Japanese astronaut Kimiya Yui who assisted Kelly and Lindgren during their two spacewalks took some time off and relaxed Monday with the duo. However, the trio had their daily workouts and collected blood samples for stowage in a science freezer. Kelly also joined Kornienko for interviews with ABC’s “The View” and ITV News.
Astronauts Scott Kelly and Kjell Lindgren translate along the port truss structure back to the Quest airlock after completing cooling system servicing work. Credit: NASA TV
NASA astronauts Scott Kelly and Kjell Lindgren ended their spacewalk at 2:10 p.m. EST with the repressurization of the U.S. Quest airlock. The astronauts restored the port truss (P6) ammonia cooling system to its original configuration, the main task for today’s spacewalk. They also returned ammonia to the desired levels in both the prime and back-up systems.
In a minor departure from the planned tasks, the astronauts ran out of time to cinch and cover a spare radiator known as the Trailing Thermal Control Radiator. The radiator, which Lindgren retracted earlier in the spacewalk, was fully redeployed and locked into place in a dormant state.

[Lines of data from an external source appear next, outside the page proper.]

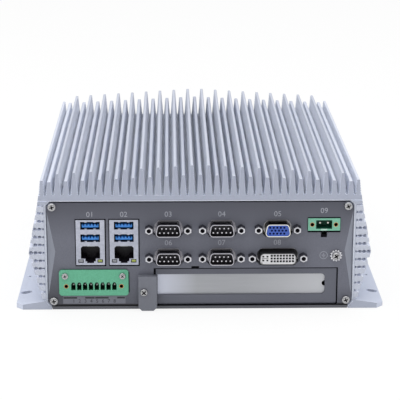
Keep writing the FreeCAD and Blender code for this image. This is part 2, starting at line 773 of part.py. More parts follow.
def front_panel():
    body = new_body("front_panel")
    sketch = front_sketch(body, "plate")
    corners = opening_outline(PANEL_REACH, PANEL_BOTTOM, PANEL_TOP)
    notch_right = "tab_notch_left + tab_notch_width"
    notch_top = "slot_top + tab_notch_tall"
    slot = [("slot_left", PANEL_BOTTOM), ("slot_left", "slot_top"), ("tab_notch_left", "slot_top"),
            ("tab_notch_left", notch_top), (notch_right, notch_top), (notch_right, "slot_top"),
            ("slot_right", "slot_top"), ("slot_right", PANEL_BOTTOM)]
    outline(sketch, corners[:1] + slot + corners[1:])
    pad(body, sketch, "panel_thickness", backwards=True)
    facets(body)
    sketch = front_sketch(body, "socket_cuts")
    for middle in STACKS:
        rectangle(sketch, middle + " - stack_width / 2 - stack_gap", "board_height - stack_gap",
                  "stack_width + 2 * stack_gap", "stack_height + 2 * stack_gap")
    rectangle(sketch, "dc_middle - dc_width / 2 - dc_cut_gap", "dc_height - dc_tall / 2 - dc_cut_gap",
              "dc_width + 2 * dc_cut_gap", "dc_tall + 2 * dc_cut_gap")
    rectangle(sketch, "gpio_middle - gpio_body_width / 2 - gpio_cut_gap",
              "gpio_bottom + gpio_row_rise - gpio_body_tall / 2 - gpio_cut_gap",
              "gpio_body_width + 2 * gpio_cut_gap", "gpio_body_tall + 2 * gpio_cut_gap")
    pocket(body, sketch)
    sketch = front_sketch(body, "latch_cut")
    rectangle(sketch, "dc_middle + latch_shift - latch_width / 2",
              "dc_height - dc_tall / 2 - dc_cut_gap - latch_tall", "latch_width", "latch_tall + dc_cut_gap")
    pocket(body, sketch)
    sketch = front_sketch(body, "port_cuts")
    for column in COM_COLUMNS:
        for row in PORT_ROWS:
            outline(sketch, cut_corners(port_outline(column, row, "port_width", "port_height", "port_taper",
                                                     "port_cut_gap"), "port_round"))
    outline(sketch, cut_corners(port_outline("vga_middle", "port_upper", "port_width", "port_height",
                                             "port_taper", "port_cut_gap"), "port_round"))
    outline(sketch, cut_corners(port_outline("dvi_middle", "port_lower", "dvi_width", "dvi_height",
                                             "dvi_taper", "port_cut_gap"), "port_round"))
    pocket(body, sketch)
    gpio_places = [("gpio_middle" + side + "gpio_screw_spread", "gpio_bottom + gpio_screw_rise")
                   for side in (" - ", " + ")]
    other_places = [("hold_screw_place", "hold_screw_height"), ("earth_place", "earth_height")]
    for name, places, radius in (("corner_holes", CORNER_SCREWS, "screw_radius + screw_clearance"),
                                 ("port_holes", JACKSCREWS, "jackscrew_shank + screw_clearance"),
                                 ("gpio_holes", gpio_places, "small_screw_radius"),
                                 ("other_holes", other_places, "screw_radius")):
        for sketch in polygons(body, name, "XZ_Plane", "body_depth / 2", places, radius, 8):
            pocket(body, sketch)


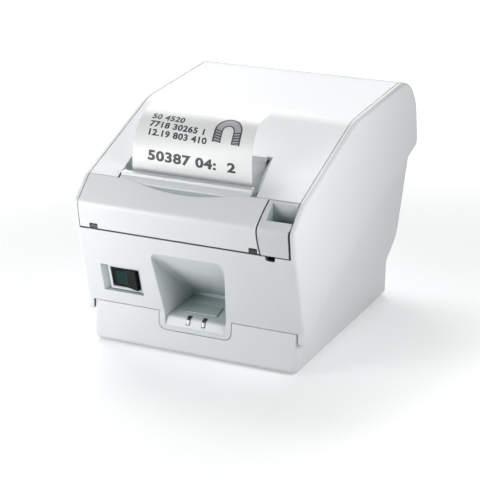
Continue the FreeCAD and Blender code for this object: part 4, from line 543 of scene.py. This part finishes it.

The radiator had been deployed during a November 2012 spacewalk by astronauts Sunita Williams and Aki Hoshide as they tried to isolate a leak in the truss’ cooling supply by re-plumbing the system to the backup radiator. The leak persisted and was subsequently traced to a different component that was replaced during a spacewalk in May 2013.
The 7 hour and 48 minute spacewalk was the second for both astronauts, and the 190th in support of assembly and maintenance of the orbiting laboratory. Crew members have now spent a total of 1,192 hours and 4 minutes working outside the orbital laboratory.
Spacewalker Scott Kelly works on cables in the P6 truss structure to restore its cooling system back to its original configuration. Credit: NASA TV
Approximately 3.5 hours into today’s spacewalk, astronauts Kjell Lindgren and Scott Kelly have completed the first of several steps to restore the port truss (P6) ammonia cooling system to its original configuration.
Kelly and Lindgren have returned ammonia to the desired levels in both the prime and back-up systems.